• Problem details
Reproduce the entries below in full, word for word.
begin Items
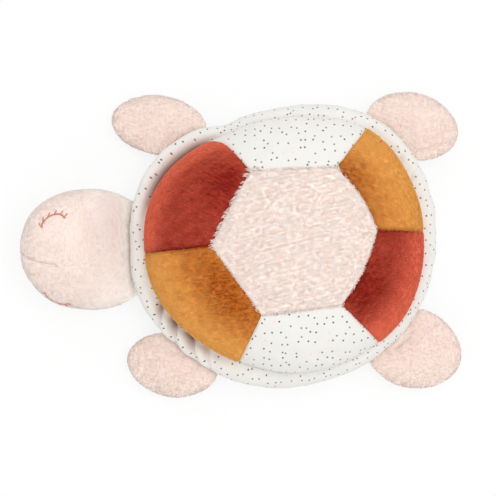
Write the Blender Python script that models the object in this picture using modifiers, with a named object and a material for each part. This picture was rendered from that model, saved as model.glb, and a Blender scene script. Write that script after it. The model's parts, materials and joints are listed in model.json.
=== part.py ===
"""Plush turtle: a patchwork shell cushion with a stuffed head and four stuffed flippers.

Metres, +Z up. The turtle looks along -X, and its right side is +Y. The origin is on the
surface that it lies on, under the middle of the shell.
"""

import bmesh
import bpy
import numpy as np
from mathutils import Matrix, Vector

MM = 0.001

# Cloth and sewing
cloth_thickness = 1.2 * MM
limb_cloth_thickness = 1.0 * MM
seam_gap = 0.3 * MM
filling_clearance = 0.8 * MM
weld_distance = 0.001 * MM

# Shell cushion
shell_half_length = 107 * MM
shell_rise = 49 * MM
shell_fullness = 2.35
seam_height = 42 * MM
band_depth = 12 * MM
band_half_height = 13 * MM
lower_seam_angle_deg = 50
belly_round = 24 * MM
around_steps = 36
band_rows = 5
belly_rows = 3
filling_dome_rows = 5
filling_band_rows = 4
filling_belly_rows = 3

# Every 15 degrees, counter-clockwise from the tail: the rim seam's radius against the half
# length, and how far the band stands out of it against the band's depth
shell_outline_shares = (
    1.00, 1.01, 1.015, 1.035, 1.025, 0.96, 0.925, 0.915, 0.915, 0.955, 1.00, 1.02,
    1.01, 1.00, 0.965, 0.925, 0.905, 0.90, 0.915, 0.93, 0.95, 0.975, 0.995, 0.995,
)
band_depth_shares = (
    1.00, 1.11, 1.21, 1.085, 0.925, 1.01, 0.875, 0.715, 1.065, 1.155, 1.15, 1.12,
    1.06, 1.20, 1.265, 1.27, 1.35, 1.345, 1.115, 0.93, 0.85, 0.775, 0.795, 0.945,
)

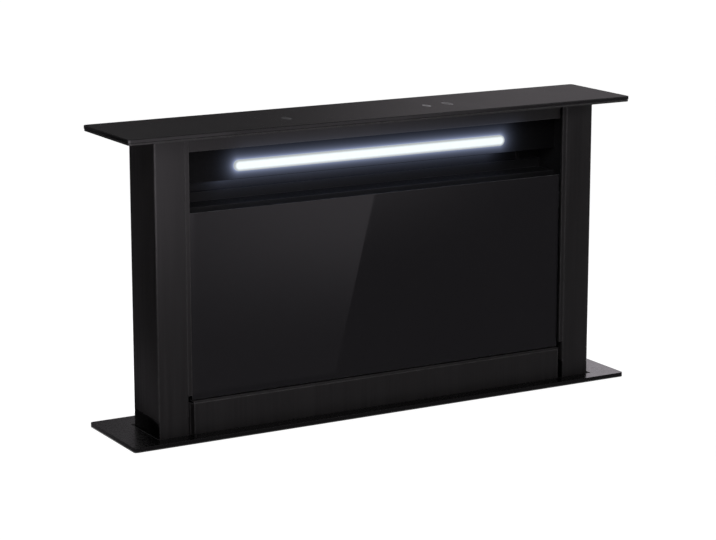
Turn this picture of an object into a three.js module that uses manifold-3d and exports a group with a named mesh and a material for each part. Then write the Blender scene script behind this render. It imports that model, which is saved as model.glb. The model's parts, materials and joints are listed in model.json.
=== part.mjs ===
// Telescopic worktop downdraft extractor, shown raised out of the worktop.
// Millimetres. X runs left to right, -Y is the front, Z is up, the floor is Z = 0.
// Everything is drawn about the middle of the lid (Y = 0 there) and moved back at the end,
// so that the origin ends up under the middle of the whole object.

import * as THREE from "three";
import { mergeVertices } from "three/addons/utils/BufferGeometryUtils.js";
import Module from "manifold-3d";

const wasm = await Module();
wasm.setup();

// ---------------------------------------------------------------- driving sizes

const WORKTOP_Z = 650; // worktop surface above the floor of the cabinet
const LIFT_TRAVEL = 305;
const CLOSED_GAP = 1.1; // under the lid when the column is down

const LID_W = 600;
const LID_D = 111.3;
const LID_T = 5.9; // glass and tray together
const LID_GLASS_T = 4;
const LID_CORNER_R = 3;
const LID_EDGE_BEVEL = 0.5;
const TRIM_T = 4.8;
const TRIM_STEP = 0.8; // how much thinner the trim is inside the worktop's cut-out
const TRIM_SEAT = 6.95; // width of the trim's rim on the worktop, front and back

const LID_OVERHANG = 36; // lid beyond the column at each side
const COLUMN_D = 60.2;
const COLUMN_SETBACK = 19.15; // column's front behind the lid's front edge
const COLUMN_TAIL = 115; // length that stays in the casing when raised
const UPRIGHT_W = 34;
const UPRIGHT_RETURN = 8;
const UPRIGHT_REAR_RETURN = 15;
const UPRIGHT_EDGE_R = 1.6;

const TOP_RAIL_H = 15.9; // under the lid
const SLOT_H = 62;
const BOTTOM_RAIL_TOP = 38.5; // above the trim's underside
const RAIL_LIP = 4.8; // folds at the top rail's lower edge
const RAIL_FLANGE = 8.4; // top rail's flange under the head plate
const BOTTOM_RAIL_GAP = 0.5; // how much shorter than the glass the bottom rail is at each end
const LEDGE_BEVEL = 2; // edge of the bottom rail
const LEDGE_SKIRT = 3; // bottom rail's ledge over its front sheet
const HOOK_H = 6; // behind the foot of the glass carrier

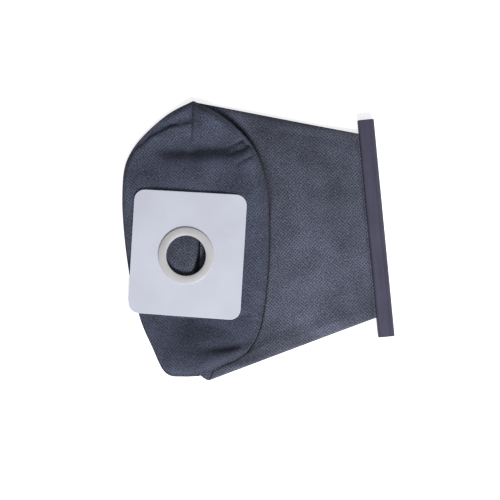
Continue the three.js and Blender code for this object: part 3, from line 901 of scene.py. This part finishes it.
end Items
• Completed task
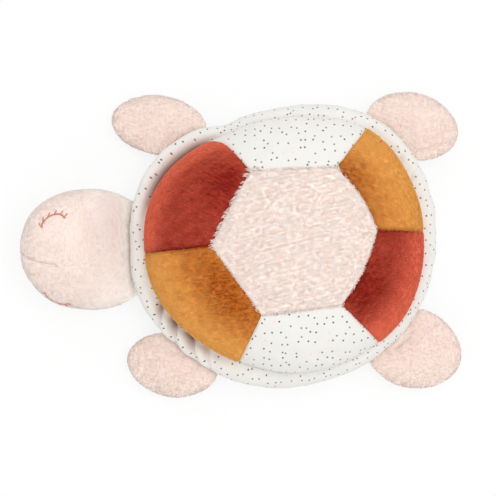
Write the Blender Python script that models the object in this picture using modifiers, with a named object and a material for each part. This picture was rendered from that model, saved as model.glb, and a Blender scene script. Write that script after it. The model's parts, materials and joints are listed in model.json.
=== part.py ===
"""Plush turtle: a patchwork shell cushion with a stuffed head and four stuffed flippers.

Metres, +Z up. The turtle looks along -X, and its right side is +Y. The origin is on the
surface that it lies on, under the middle of the shell.
"""

import bmesh
import bpy
import numpy as np
from mathutils import Matrix, Vector

MM = 0.001

# Cloth and sewing
cloth_thickness = 1.2 * MM
limb_cloth_thickness = 1.0 * MM
seam_gap = 0.3 * MM
filling_clearance = 0.8 * MM
weld_distance = 0.001 * MM

# Shell cushion
shell_half_length = 107 * MM
shell_rise = 49 * MM
shell_fullness = 2.35
seam_height = 42 * MM
band_depth = 12 * MM
band_half_height = 13 * MM
lower_seam_angle_deg = 50
belly_round = 24 * MM
around_steps = 36
band_rows = 5
belly_rows = 3
filling_dome_rows = 5
filling_band_rows = 4
filling_belly_rows = 3

# Every 15 degrees, counter-clockwise from the tail: the rim seam's radius against the half
# length, and how far the band stands out of it against the band's depth
shell_outline_shares = (
    1.00, 1.01, 1.015, 1.035, 1.025, 0.96, 0.925, 0.915, 0.915, 0.955, 1.00, 1.02,
    1.01, 1.00, 0.965, 0.925, 0.905, 0.90, 0.915, 0.93, 0.95, 0.975, 0.995, 0.995,
)
band_depth_shares = (
    1.00, 1.11, 1.21, 1.085, 0.925, 1.01, 0.875, 0.715, 1.065, 1.155, 1.15, 1.12,
    1.06, 1.20, 1.265, 1.27, 1.35, 1.345, 1.115, 0.93, 0.85, 0.775, 0.795, 0.945,
)

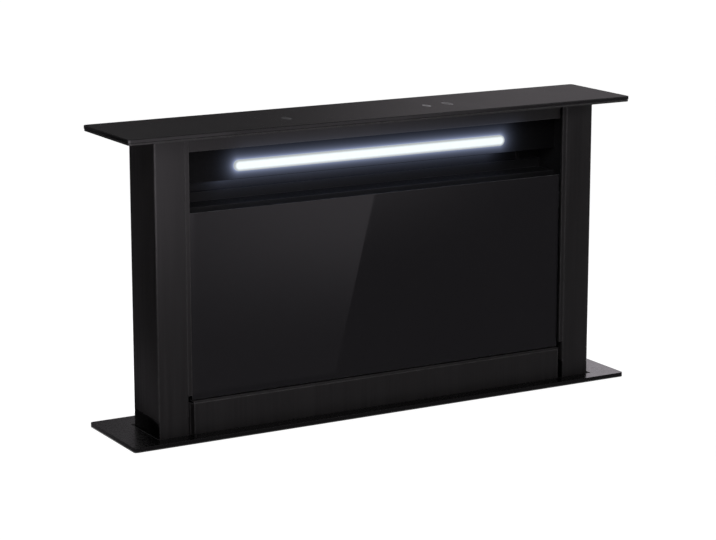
Turn this picture of an object into a three.js module that uses manifold-3d and exports a group with a named mesh and a material for each part. Then write the Blender scene script behind this render. It imports that model, which is saved as model.glb. The model's parts, materials and joints are listed in model.json.
=== part.mjs ===
// Telescopic worktop downdraft extractor, shown raised out of the worktop.
// Millimetres. X runs left to right, -Y is the front, Z is up, the floor is Z = 0.
// Everything is drawn about the middle of the lid (Y = 0 there) and moved back at the end,
// so that the origin ends up under the middle of the whole object.

import * as THREE from "three";
import { mergeVertices } from "three/addons/utils/BufferGeometryUtils.js";
import Module from "manifold-3d";

const wasm = await Module();
wasm.setup();

// ---------------------------------------------------------------- driving sizes

const WORKTOP_Z = 650; // worktop surface above the floor of the cabinet
const LIFT_TRAVEL = 305;
const CLOSED_GAP = 1.1; // under the lid when the column is down

const LID_W = 600;
const LID_D = 111.3;
const LID_T = 5.9; // glass and tray together
const LID_GLASS_T = 4;
const LID_CORNER_R = 3;
const LID_EDGE_BEVEL = 0.5;
const TRIM_T = 4.8;
const TRIM_STEP = 0.8; // how much thinner the trim is inside the worktop's cut-out
const TRIM_SEAT = 6.95; // width of the trim's rim on the worktop, front and back

const LID_OVERHANG = 36; // lid beyond the column at each side
const COLUMN_D = 60.2;
const COLUMN_SETBACK = 19.15; // column's front behind the lid's front edge
const COLUMN_TAIL = 115; // length that stays in the casing when raised
const UPRIGHT_W = 34;
const UPRIGHT_RETURN = 8;
const UPRIGHT_REAR_RETURN = 15;
const UPRIGHT_EDGE_R = 1.6;

const TOP_RAIL_H = 15.9; // under the lid
const SLOT_H = 62;
const BOTTOM_RAIL_TOP = 38.5; // above the trim's underside
const RAIL_LIP = 4.8; // folds at the top rail's lower edge
const RAIL_FLANGE = 8.4; // top rail's flange under the head plate
const BOTTOM_RAIL_GAP = 0.5; // how much shorter than the glass the bottom rail is at each end
const LEDGE_BEVEL = 2; // edge of the bottom rail
const LEDGE_SKIRT = 3; // bottom rail's ledge over its front sheet
const HOOK_H = 6; // behind the foot of the glass carrier

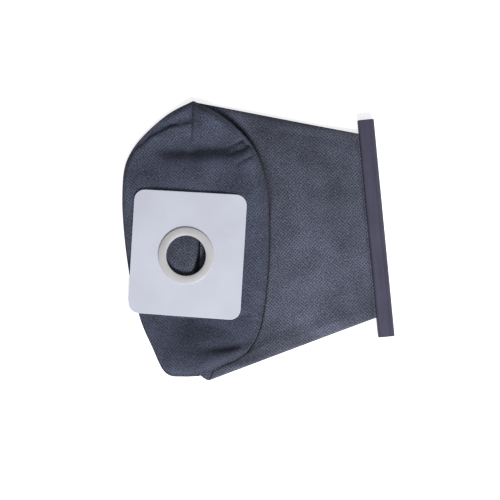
Continue the three.js and Blender code for this object: part 3, from line 901 of scene.py. This part finishes it.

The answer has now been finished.